Shays voted for the $700 billion financial bailout that Congress recently passed, even though he said it was not a perfect bill and that most of his constituents opposed it. Himes called the legislation a "necessary evil."

The focus on economic woes is a far cry from 2006 when Shays' Iraq war support nearly cost him his seat. Shays was the only House Republican from New England to keep his seat as Democrats swept to power that fall.

Farrell, former first selectwoman of Westport, hit Shays hard on the war. Initially one of Congress' strongest war backers, Shays said during his 2006 race that U.S. policies weren't working and that he supported the concept of a timeline for withdrawing troops.

Shays went further last year and said he favored a December 2008 timetable for withdrawing most U.S. forces. Previously, he urged President Bush to come up with a timeline for pulling out troops.

"There was a conversion," said Gary Rose, a professor of politics at Sacred Heart University. "So in that respect you could say he did disconnect himself from Bush, and he did it just in time. I, for one, think that's what saved him in 2006."

Shays, as he did in 2006, is stressing his independent ways bucking the Bush administration and his own party while working with Democrats.

Shays, who co-chairs Republican John McCain's campaign in Connecticut, even included a favorable mention of McCain's Democratic rival Barack Obama in a campaign TV ad earlier this year.

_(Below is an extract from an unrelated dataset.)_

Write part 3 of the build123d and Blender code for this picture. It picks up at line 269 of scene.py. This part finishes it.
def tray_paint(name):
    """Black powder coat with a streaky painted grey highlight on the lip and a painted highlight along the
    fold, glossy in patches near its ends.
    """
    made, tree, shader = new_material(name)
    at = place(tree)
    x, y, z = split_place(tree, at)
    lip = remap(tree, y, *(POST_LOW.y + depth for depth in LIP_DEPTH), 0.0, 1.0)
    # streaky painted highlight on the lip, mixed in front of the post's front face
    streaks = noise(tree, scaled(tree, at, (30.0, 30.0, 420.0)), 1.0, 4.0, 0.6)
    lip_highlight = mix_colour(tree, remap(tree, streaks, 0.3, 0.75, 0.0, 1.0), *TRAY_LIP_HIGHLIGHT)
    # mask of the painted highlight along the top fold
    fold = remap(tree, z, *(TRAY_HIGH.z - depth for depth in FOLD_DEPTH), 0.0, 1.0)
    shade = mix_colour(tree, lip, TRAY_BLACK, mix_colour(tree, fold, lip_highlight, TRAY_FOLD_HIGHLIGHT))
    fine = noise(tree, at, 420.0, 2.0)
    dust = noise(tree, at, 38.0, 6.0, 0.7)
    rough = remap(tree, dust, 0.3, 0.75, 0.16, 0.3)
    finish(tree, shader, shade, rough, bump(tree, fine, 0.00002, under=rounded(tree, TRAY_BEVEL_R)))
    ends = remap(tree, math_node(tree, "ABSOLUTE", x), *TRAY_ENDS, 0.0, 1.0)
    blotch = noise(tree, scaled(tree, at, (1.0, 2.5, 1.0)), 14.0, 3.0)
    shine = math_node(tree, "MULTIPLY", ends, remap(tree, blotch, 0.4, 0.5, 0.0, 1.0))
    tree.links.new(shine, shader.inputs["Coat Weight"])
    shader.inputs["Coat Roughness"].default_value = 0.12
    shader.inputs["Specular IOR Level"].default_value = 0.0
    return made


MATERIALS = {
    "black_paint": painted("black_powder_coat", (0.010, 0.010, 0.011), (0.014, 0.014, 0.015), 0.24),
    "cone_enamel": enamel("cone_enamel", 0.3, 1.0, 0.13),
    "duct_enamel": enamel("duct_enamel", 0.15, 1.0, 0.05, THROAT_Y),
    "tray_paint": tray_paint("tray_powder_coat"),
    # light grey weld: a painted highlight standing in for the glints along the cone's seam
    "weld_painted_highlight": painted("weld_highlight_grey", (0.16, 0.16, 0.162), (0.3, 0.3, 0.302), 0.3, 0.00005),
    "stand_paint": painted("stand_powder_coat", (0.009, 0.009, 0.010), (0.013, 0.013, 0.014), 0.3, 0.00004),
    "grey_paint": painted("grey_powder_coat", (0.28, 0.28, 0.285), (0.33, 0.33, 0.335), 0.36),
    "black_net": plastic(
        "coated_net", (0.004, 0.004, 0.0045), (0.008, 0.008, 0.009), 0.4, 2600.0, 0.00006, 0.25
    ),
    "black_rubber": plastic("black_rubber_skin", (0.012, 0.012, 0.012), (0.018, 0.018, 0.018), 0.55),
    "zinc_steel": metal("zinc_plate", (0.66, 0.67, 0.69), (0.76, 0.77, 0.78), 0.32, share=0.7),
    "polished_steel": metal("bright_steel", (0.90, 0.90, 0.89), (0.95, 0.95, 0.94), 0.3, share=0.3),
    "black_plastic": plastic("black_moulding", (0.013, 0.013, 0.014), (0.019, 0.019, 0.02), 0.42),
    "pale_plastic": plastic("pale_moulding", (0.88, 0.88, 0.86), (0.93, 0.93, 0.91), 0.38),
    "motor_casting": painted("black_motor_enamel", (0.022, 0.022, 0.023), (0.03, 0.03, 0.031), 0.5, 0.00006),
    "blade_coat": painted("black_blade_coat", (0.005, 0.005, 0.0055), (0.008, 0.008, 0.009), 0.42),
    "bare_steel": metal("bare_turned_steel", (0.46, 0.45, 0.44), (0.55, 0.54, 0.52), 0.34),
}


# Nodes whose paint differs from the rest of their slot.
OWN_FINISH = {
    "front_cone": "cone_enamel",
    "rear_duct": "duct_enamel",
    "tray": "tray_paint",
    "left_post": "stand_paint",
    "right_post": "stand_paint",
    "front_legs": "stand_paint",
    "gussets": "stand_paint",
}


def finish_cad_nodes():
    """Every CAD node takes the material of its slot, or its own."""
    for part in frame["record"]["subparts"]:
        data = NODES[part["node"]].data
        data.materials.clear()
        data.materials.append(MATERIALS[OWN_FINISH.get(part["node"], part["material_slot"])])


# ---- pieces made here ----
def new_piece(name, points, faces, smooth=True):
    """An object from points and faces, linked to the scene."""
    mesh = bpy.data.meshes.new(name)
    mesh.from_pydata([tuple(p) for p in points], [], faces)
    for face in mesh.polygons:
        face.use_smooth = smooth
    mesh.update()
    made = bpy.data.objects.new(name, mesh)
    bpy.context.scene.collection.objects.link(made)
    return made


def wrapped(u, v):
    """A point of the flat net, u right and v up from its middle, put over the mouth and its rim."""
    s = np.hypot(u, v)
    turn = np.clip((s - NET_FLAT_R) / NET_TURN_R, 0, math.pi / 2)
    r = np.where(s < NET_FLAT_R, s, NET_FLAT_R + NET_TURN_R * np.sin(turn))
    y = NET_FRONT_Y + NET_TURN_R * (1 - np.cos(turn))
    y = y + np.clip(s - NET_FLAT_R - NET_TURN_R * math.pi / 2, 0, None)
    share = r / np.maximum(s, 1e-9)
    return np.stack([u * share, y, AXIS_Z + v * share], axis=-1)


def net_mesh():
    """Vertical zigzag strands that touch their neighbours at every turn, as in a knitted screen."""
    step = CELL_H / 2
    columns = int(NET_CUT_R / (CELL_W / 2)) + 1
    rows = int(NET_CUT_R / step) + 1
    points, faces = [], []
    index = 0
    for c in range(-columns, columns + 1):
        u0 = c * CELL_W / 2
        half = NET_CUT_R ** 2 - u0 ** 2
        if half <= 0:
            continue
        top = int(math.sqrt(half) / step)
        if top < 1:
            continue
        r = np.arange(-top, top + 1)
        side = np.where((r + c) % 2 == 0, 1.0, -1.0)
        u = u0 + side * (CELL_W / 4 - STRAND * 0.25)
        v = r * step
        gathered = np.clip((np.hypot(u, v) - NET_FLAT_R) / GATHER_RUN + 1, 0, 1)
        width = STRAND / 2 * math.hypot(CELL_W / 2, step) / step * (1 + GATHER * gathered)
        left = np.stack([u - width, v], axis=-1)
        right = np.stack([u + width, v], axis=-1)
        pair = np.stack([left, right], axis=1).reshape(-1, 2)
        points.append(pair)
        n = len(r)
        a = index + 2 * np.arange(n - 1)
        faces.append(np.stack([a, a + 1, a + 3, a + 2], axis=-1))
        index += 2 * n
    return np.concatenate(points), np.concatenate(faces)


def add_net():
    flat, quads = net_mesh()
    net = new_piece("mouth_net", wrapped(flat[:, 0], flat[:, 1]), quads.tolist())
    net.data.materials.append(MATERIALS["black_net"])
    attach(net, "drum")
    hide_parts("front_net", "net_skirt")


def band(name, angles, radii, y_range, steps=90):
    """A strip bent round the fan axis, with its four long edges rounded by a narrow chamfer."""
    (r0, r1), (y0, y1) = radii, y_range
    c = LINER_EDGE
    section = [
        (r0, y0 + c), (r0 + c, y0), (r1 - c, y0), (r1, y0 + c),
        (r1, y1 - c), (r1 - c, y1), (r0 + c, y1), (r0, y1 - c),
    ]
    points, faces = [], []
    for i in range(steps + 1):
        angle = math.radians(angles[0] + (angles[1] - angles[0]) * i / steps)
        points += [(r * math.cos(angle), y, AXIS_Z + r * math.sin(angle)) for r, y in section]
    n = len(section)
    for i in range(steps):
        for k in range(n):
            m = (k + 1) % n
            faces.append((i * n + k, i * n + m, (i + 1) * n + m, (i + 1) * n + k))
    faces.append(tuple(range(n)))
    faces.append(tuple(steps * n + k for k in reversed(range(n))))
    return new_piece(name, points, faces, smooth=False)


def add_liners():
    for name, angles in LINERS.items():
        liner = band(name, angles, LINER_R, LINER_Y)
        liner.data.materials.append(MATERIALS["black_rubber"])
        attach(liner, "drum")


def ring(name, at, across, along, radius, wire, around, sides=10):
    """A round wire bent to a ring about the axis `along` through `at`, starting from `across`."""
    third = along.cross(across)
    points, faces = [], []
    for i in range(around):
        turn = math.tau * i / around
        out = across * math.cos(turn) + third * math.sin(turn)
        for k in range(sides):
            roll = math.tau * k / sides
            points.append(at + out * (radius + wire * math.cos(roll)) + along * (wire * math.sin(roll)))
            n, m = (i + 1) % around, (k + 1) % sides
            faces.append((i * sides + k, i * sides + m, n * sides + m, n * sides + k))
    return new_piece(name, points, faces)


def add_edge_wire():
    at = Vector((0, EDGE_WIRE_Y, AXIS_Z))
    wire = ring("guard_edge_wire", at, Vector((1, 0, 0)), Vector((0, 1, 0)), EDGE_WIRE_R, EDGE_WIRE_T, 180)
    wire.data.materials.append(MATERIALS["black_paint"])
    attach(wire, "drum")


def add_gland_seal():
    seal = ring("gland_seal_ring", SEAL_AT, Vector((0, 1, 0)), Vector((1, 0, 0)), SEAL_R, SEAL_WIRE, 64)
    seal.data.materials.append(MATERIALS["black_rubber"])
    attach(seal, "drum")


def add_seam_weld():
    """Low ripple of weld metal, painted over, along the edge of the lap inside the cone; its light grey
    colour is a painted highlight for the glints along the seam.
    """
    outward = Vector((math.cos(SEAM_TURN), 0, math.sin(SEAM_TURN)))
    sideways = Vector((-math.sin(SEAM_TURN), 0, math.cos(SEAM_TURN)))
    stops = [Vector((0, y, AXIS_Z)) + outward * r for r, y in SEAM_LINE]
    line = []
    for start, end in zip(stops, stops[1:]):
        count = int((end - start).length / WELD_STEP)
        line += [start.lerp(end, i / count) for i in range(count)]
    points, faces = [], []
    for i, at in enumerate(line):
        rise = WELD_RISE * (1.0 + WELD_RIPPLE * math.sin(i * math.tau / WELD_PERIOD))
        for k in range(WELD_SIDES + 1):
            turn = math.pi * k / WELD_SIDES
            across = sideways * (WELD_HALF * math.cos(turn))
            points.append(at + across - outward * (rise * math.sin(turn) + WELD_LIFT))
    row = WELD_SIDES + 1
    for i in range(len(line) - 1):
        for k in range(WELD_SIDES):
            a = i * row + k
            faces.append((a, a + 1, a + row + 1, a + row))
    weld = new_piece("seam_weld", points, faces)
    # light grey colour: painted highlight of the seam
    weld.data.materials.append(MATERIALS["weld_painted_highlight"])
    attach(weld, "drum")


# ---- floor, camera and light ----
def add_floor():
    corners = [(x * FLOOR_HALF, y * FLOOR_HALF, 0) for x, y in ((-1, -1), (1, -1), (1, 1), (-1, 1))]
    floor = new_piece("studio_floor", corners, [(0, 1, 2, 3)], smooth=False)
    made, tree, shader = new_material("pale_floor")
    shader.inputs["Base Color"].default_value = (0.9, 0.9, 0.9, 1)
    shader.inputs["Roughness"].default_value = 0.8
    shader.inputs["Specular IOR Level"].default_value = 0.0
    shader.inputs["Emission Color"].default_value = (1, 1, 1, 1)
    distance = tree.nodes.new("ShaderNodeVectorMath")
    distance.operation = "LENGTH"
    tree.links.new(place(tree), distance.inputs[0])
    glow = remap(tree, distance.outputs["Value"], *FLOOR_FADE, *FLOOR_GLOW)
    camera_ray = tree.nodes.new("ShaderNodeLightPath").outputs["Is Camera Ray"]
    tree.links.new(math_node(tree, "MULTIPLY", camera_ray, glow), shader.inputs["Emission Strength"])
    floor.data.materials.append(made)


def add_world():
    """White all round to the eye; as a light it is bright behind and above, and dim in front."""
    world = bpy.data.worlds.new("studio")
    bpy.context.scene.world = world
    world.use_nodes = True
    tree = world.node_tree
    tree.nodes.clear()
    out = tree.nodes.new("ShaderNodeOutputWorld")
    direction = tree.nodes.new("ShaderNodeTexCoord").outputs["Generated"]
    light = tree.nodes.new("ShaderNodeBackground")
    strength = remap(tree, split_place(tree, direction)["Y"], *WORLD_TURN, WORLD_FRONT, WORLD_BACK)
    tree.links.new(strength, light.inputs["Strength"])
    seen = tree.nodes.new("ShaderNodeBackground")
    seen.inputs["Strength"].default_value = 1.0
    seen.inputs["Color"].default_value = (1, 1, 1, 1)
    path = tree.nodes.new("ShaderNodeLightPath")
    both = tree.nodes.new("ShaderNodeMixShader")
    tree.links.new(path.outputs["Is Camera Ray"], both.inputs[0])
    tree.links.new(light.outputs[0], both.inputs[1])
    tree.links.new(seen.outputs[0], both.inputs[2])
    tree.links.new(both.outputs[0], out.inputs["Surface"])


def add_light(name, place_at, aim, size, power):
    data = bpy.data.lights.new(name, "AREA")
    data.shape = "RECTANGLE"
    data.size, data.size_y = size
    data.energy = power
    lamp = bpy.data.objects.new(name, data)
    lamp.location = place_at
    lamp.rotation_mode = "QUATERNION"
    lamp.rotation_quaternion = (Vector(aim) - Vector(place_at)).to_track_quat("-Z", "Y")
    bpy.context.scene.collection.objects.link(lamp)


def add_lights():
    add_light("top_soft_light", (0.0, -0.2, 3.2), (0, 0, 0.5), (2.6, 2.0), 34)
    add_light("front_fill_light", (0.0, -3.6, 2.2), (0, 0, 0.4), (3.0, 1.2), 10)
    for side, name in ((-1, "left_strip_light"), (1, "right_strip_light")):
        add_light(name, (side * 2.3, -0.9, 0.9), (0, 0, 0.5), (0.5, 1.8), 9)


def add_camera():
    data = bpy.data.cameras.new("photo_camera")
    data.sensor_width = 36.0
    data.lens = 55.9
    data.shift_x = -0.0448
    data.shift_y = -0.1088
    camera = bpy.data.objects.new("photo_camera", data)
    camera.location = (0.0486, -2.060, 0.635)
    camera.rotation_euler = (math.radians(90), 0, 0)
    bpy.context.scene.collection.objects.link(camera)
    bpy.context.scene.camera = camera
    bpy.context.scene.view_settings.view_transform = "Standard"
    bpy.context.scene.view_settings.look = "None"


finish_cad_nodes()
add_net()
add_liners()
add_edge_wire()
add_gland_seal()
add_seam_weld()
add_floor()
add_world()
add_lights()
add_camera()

"The hopefulness of Obama, the straight talk of McCain," an announcer said in the ad. "It's what Christopher Shays has always stood for."

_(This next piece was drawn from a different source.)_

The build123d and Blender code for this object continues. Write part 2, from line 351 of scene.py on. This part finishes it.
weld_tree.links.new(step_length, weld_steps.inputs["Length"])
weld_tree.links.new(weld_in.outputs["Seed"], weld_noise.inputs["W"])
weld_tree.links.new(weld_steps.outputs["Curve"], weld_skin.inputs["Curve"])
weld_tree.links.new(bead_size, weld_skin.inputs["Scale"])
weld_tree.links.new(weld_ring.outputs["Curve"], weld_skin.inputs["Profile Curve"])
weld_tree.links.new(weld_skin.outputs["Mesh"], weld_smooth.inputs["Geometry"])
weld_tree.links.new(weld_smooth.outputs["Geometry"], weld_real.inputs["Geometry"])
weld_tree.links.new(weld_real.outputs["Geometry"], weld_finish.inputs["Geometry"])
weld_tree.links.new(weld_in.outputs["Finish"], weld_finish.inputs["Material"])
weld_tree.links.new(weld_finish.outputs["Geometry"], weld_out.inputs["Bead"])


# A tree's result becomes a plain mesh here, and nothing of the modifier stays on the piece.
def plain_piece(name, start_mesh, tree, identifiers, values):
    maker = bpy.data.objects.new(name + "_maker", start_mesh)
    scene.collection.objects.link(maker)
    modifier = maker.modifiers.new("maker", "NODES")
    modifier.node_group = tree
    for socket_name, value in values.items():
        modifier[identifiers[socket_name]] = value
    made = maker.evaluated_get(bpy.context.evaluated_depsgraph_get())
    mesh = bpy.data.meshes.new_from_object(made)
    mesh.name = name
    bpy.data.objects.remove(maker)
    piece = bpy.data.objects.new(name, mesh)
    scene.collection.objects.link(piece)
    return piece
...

Scott McLean, a political science professor at Quinnipiac University, said the key question this fall is how closely voters will associate Shays, a Republican, with the Bush administration. Bush lost the district to John Kerry in the 2004 White House race.

"That's what the remainder of the campaign will be about," McLean said. "Himes will talk about last eight years, and Shays will emphaszie how he's different from the last eight years."